The meat department is also happy about the cooked items it is selling on the hot pasta bar, she said. Italian sausage, made in-store, for instance, is a favorite, as is herb-marinated chicken.

Hot-bar items are retailed by the pound, for $3.99. The best-selling pasta on the bar is fettuccine with marinara sauce, Jerry said.

The chain has found that rotating a new item onto the hot bar each day is a key to keeping people interested. "We have customers who come in every day to see what the special is. It keeps it exciting, and it also gives us a chance to test products. We have a very good, aggressive chef who actually has a list of 1,500 recipes he'd like to try. We cost them out and we'll try a lot of them -- put it out there and see how it goes," Jerry said.

The dedication of associates to the operation is crucial to the project's success, she said. Two associates are assigned to the hot bar, on shifts that overlap by three or four hours.

"They're instructed to help people. If a customer looks undecided, they'll ask if he or she wants to taste something," Jerry said. The pasta clerks are also constantly maintaining the hot bar by turning products. A small spray bottle of olive oil is also used, to keep the pastas moist and looking good.

Jerry said the pasta is held on the hot table a maximum of 45 minutes, "but we might discard a product before that if for some reason it has lost eye appeal."

Pasta and sauces hold up longer and look better than a lot of other hot foods, she added. "For example, fried food dries out and there's just nothing you can do to keep it moist."

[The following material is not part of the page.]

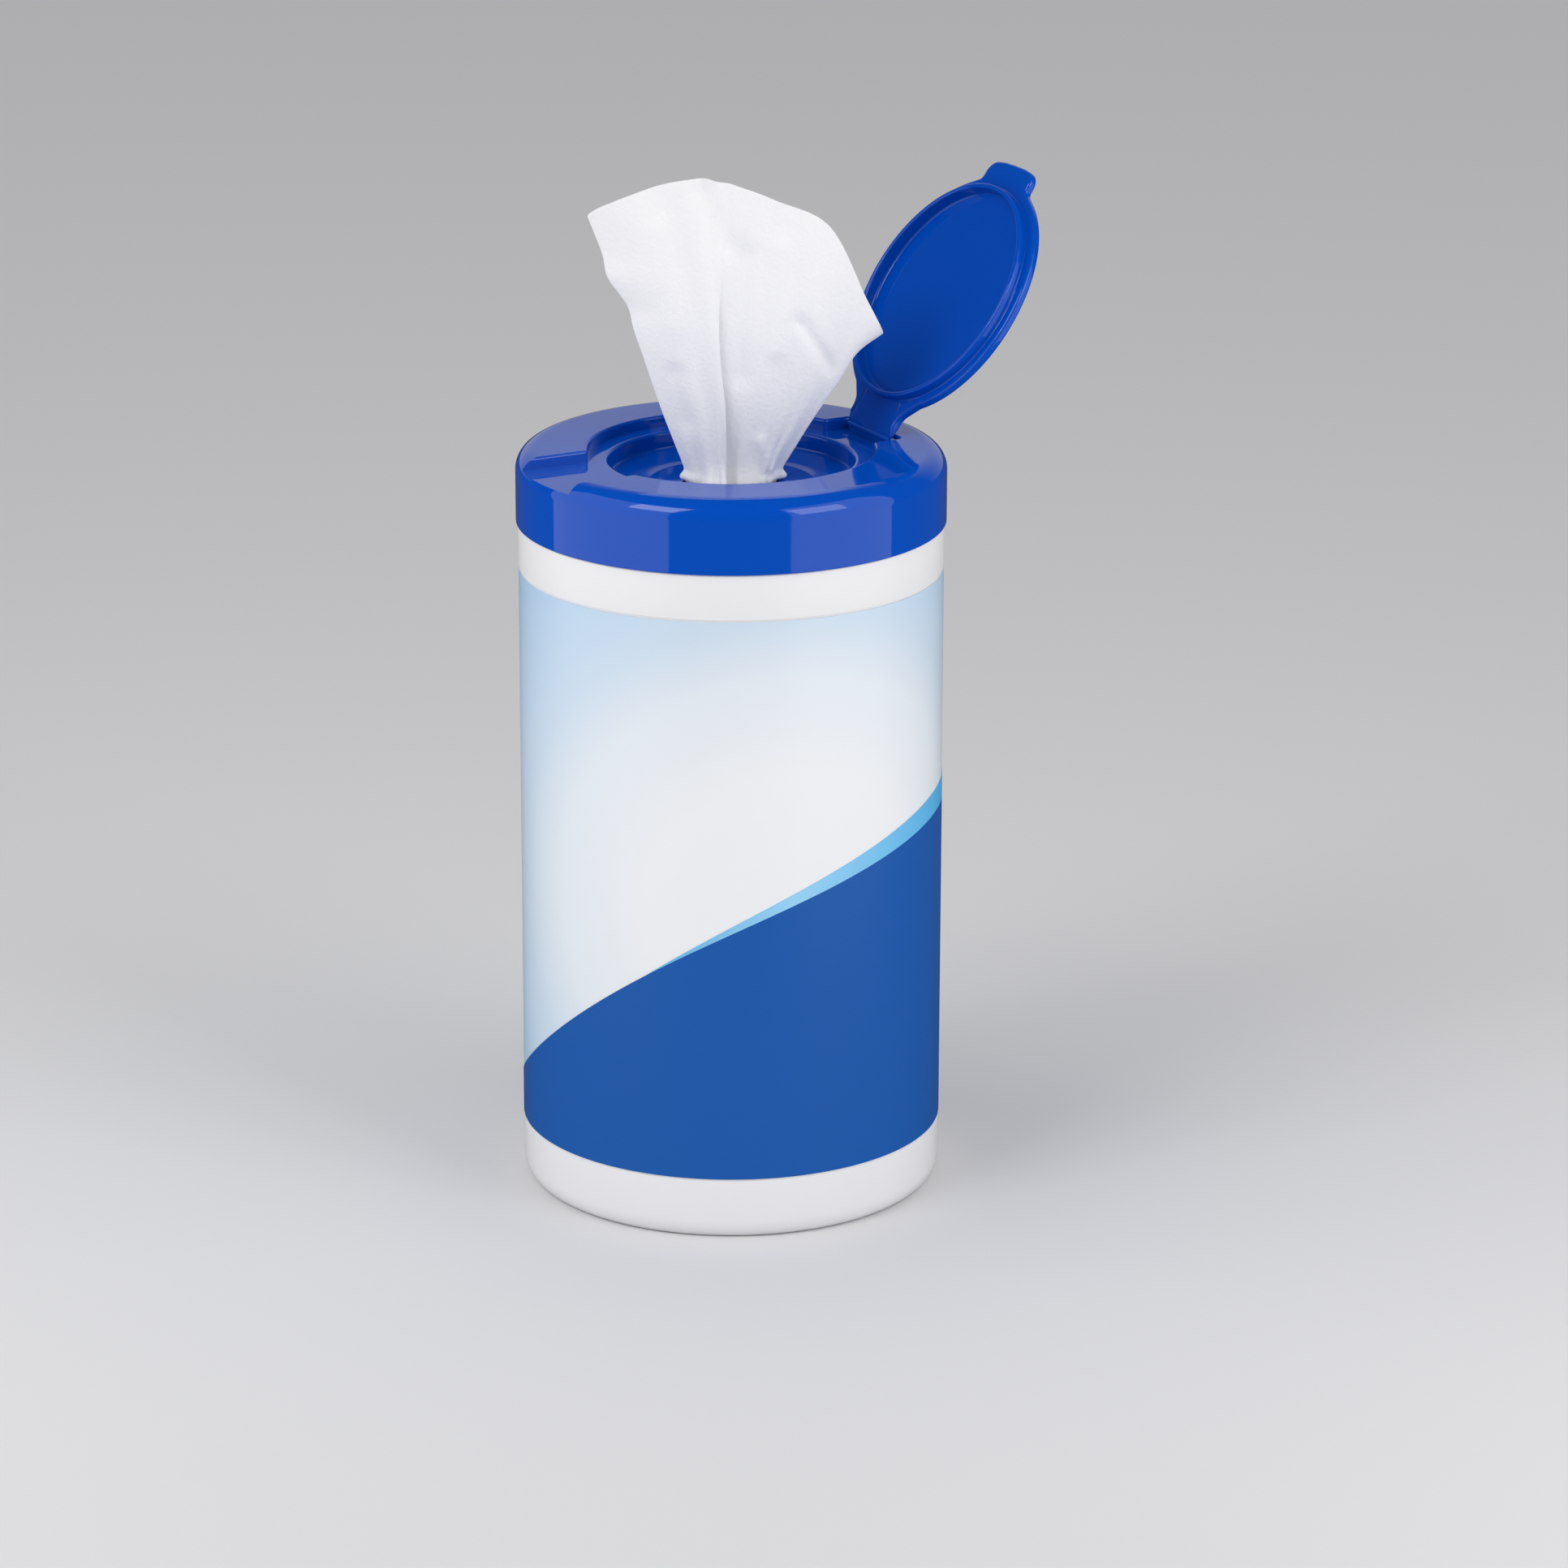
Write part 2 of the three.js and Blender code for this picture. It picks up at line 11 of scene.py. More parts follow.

Sometimes when a product is not moving off the hot table at the expected pace, it's because people are unfamiliar with it, she said, referring to items such a fettuccine with leek sauce and spinach cabrini as examples.

Products that appeared to be slow movers at first, such as eggplant parmesan, were turned into good sellers with the help of sampling, she said.

Chicken lasagna is another example that was turned around, via sampling, from a slow-mover to a customer-favorite; sausage-stuffed red peppers could have died a quick death had the associates not urged people to taste them, Jerry noted.